◆ Work required:
Copy out all of the material, matching it word for word.

— begin Available data —

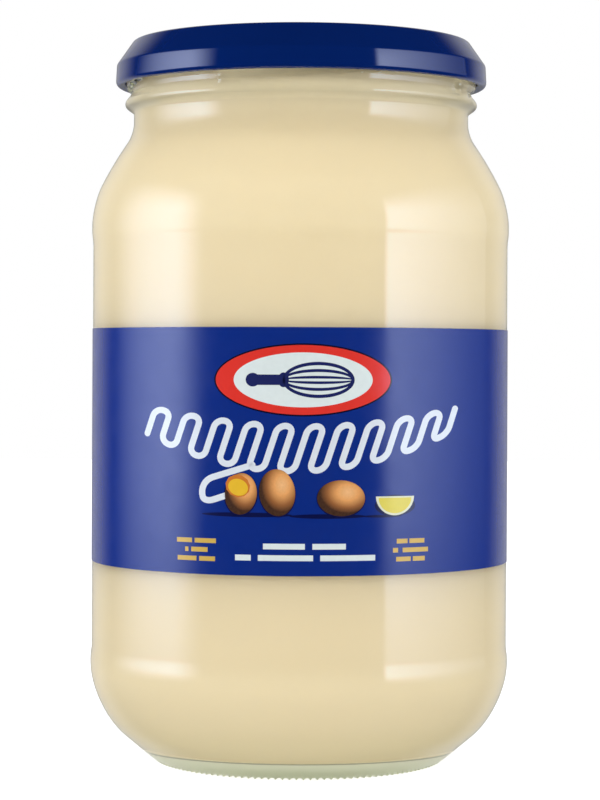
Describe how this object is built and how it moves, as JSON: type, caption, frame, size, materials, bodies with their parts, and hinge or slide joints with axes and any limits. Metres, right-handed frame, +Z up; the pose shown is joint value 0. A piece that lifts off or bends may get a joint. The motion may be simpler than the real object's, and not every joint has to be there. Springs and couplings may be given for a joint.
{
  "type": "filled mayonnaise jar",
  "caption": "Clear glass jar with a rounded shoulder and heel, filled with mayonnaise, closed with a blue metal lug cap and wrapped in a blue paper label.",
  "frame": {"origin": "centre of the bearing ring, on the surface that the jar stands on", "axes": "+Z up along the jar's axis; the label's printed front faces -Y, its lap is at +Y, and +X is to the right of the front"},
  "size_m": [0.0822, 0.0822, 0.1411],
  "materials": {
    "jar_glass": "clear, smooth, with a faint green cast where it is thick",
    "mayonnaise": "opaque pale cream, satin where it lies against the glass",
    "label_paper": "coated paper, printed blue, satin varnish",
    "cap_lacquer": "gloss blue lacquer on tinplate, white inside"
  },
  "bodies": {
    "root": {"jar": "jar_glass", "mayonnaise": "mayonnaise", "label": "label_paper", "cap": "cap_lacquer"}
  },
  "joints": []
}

— end Available data —

◆ Task response:
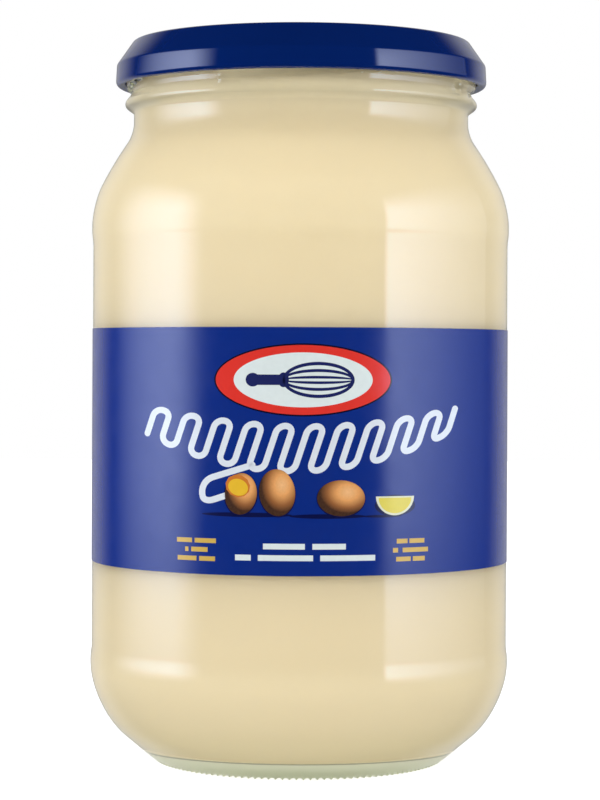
Describe how this object is built and how it moves, as JSON: type, caption, frame, size, materials, bodies with their parts, and hinge or slide joints with axes and any limits. Metres, right-handed frame, +Z up; the pose shown is joint value 0. A piece that lifts off or bends may get a joint. The motion may be simpler than the real object's, and not every joint has to be there. Springs and couplings may be given for a joint.
{
  "type": "filled mayonnaise jar",
  "caption": "Clear glass jar with a rounded shoulder and heel, filled with mayonnaise, closed with a blue metal lug cap and wrapped in a blue paper label.",
  "frame": {"origin": "centre of the bearing ring, on the surface that the jar stands on", "axes": "+Z up along the jar's axis; the label's printed front faces -Y, its lap is at +Y, and +X is to the right of the front"},
  "size_m": [0.0822, 0.0822, 0.1411],
  "materials": {
    "jar_glass": "clear, smooth, with a faint green cast where it is thick",
    "mayonnaise": "opaque pale cream, satin where it lies against the glass",
    "label_paper": "coated paper, printed blue, satin varnish",
    "cap_lacquer": "gloss blue lacquer on tinplate, white inside"
  },
  "bodies": {
    "root": {"jar": "jar_glass", "mayonnaise": "mayonnaise", "label": "label_paper", "cap": "cap_lacquer"}
  },
  "joints": []
}